While Strzok was initially demoted and suspended, FBI deputy director David Bowdich abruptly terminated him on August 13. Page voluntarily left the Bureau in May.

Trump routinely decries Strzok and Page, who he terms “the FBI lovers,” to discredit the Mueller probe and the FBI more generally. Both have testified in congressional hearings on Capitol Hill about their conduct.

Attorney General Jeff Sessions indicated in June that Strzok had lost his security clearance as part of the internal review into his conduct.


Lisa Page: Former FBI attorney

Page sat for a private interview before lawmakers on Capitol Hill in July, after which Republican lawmakers praised her testimony and the information she provided.

“I found Lisa Page to be far more credible than Strzok,” Rep. Matt Gaetz of Florida said of her interview. “We did not see the smug attitude that we saw from Strzok.”

It is not clear whether Page has an active security clearance, since she left voluntarily and was not terminated like Comey, McCabe, and Strzok.


Bruce Ohr: Current official at the Justice Department

Bruce Ohr, an official at the Department of Justice, is also on the White House’s list of individuals whose security clearances are under review.

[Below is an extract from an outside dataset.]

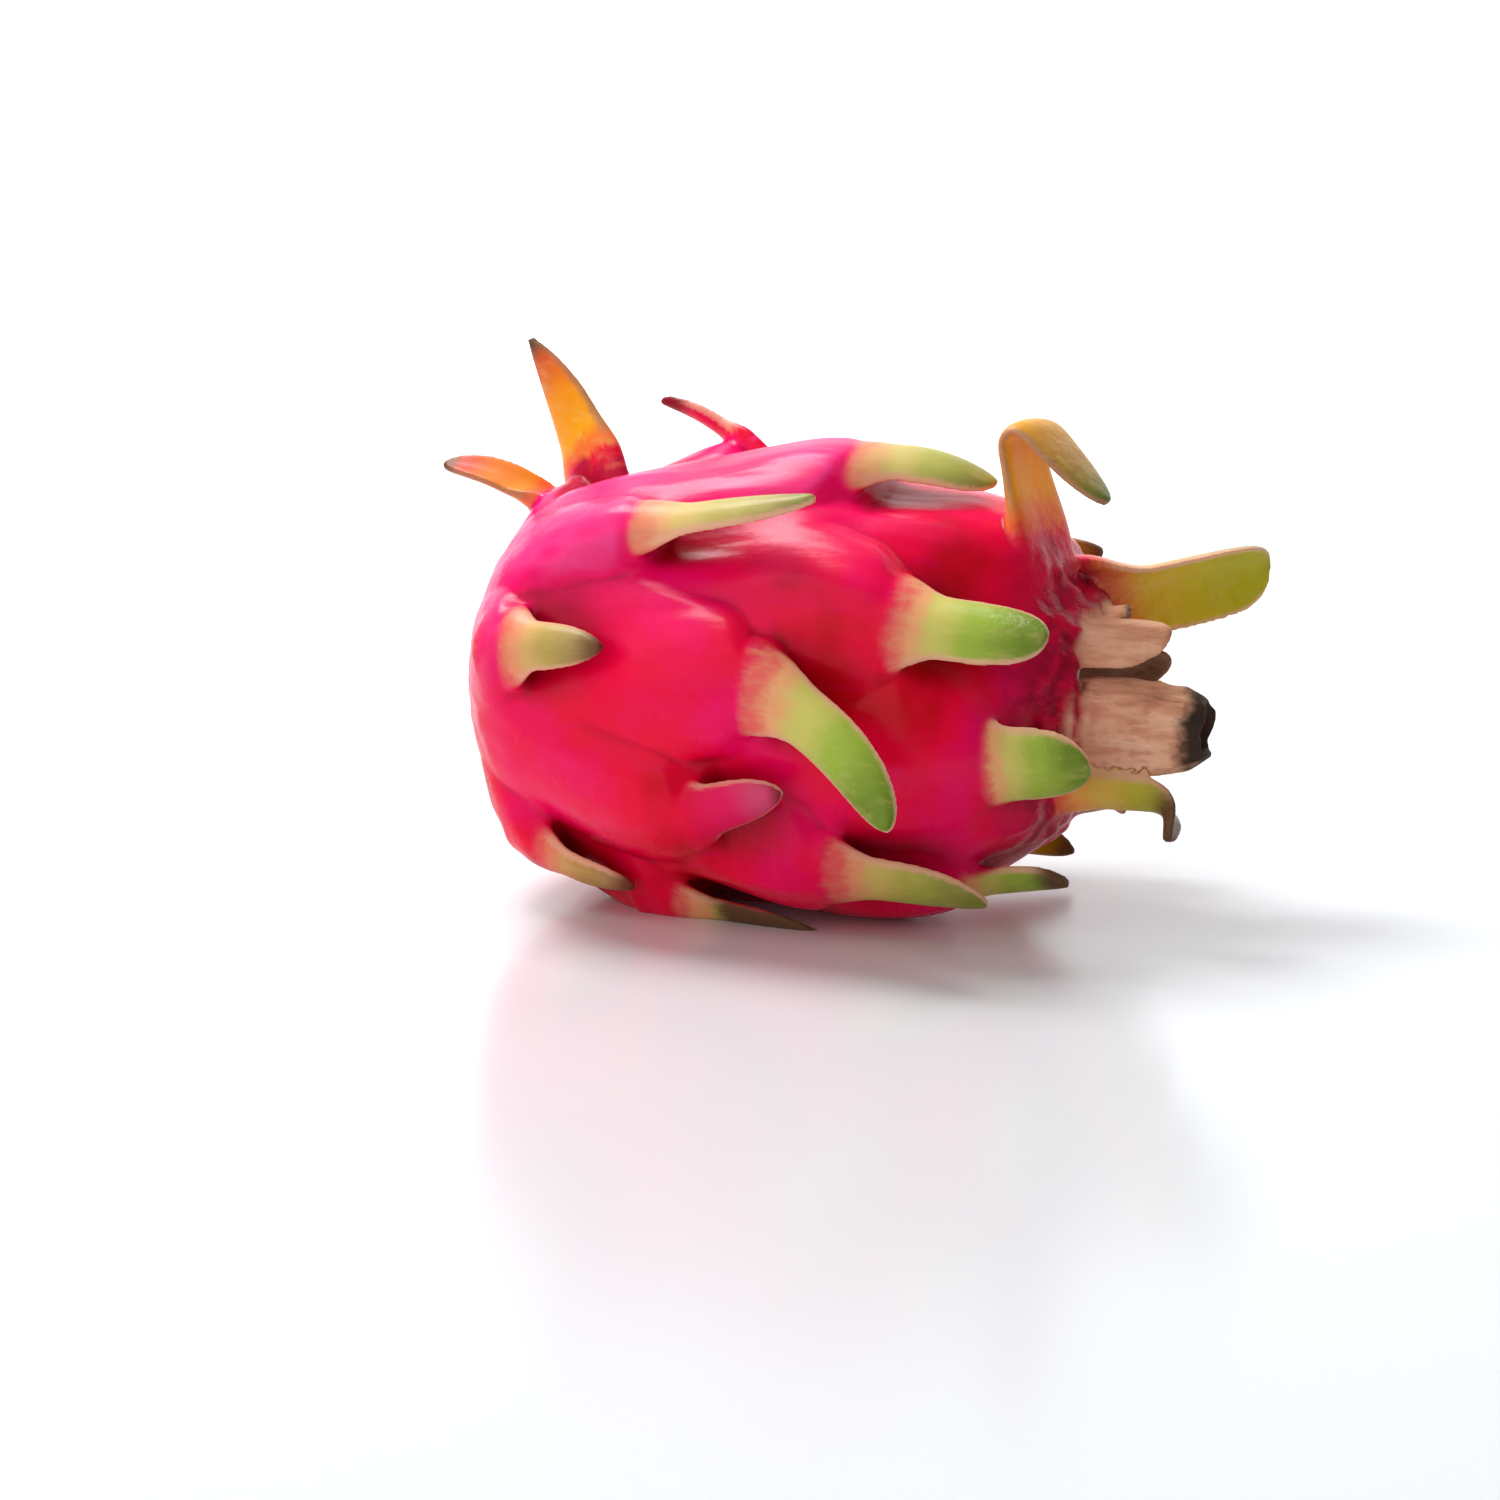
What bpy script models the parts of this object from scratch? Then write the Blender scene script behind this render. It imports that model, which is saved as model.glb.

In recent days, Trump has zeroed in on Ohr, accusing him of taking part in the development of the Steele dossier – the compilation of memos gathered by the former British intelligence agent Christopher Steele.

Ohr’s wife, Nellie, worked as a consultant for Fusion GPS, the firm that was commissioned to produce the dossier. Trump expressed his angst about this in an August 14 posting.

Despite Trump’s claims, a recent fact-check from The Washington Post reviewed the facts in the matter and found that “there is little evidence to support Trump’s contention that Ohr helped Steele find dirt on Trump. He appears to be only a messenger. “

“At this point, it’s unclear what Ohr even told his friend at the FBI about Steele’s information and whether any of that reporting ended up influencing the Russia investigation,” The Post’s Glenn Kessler wrote. “Trump’s mention of Ohr’s wife appears gratuitous. Her role in the matter, as yet, appears minimal.”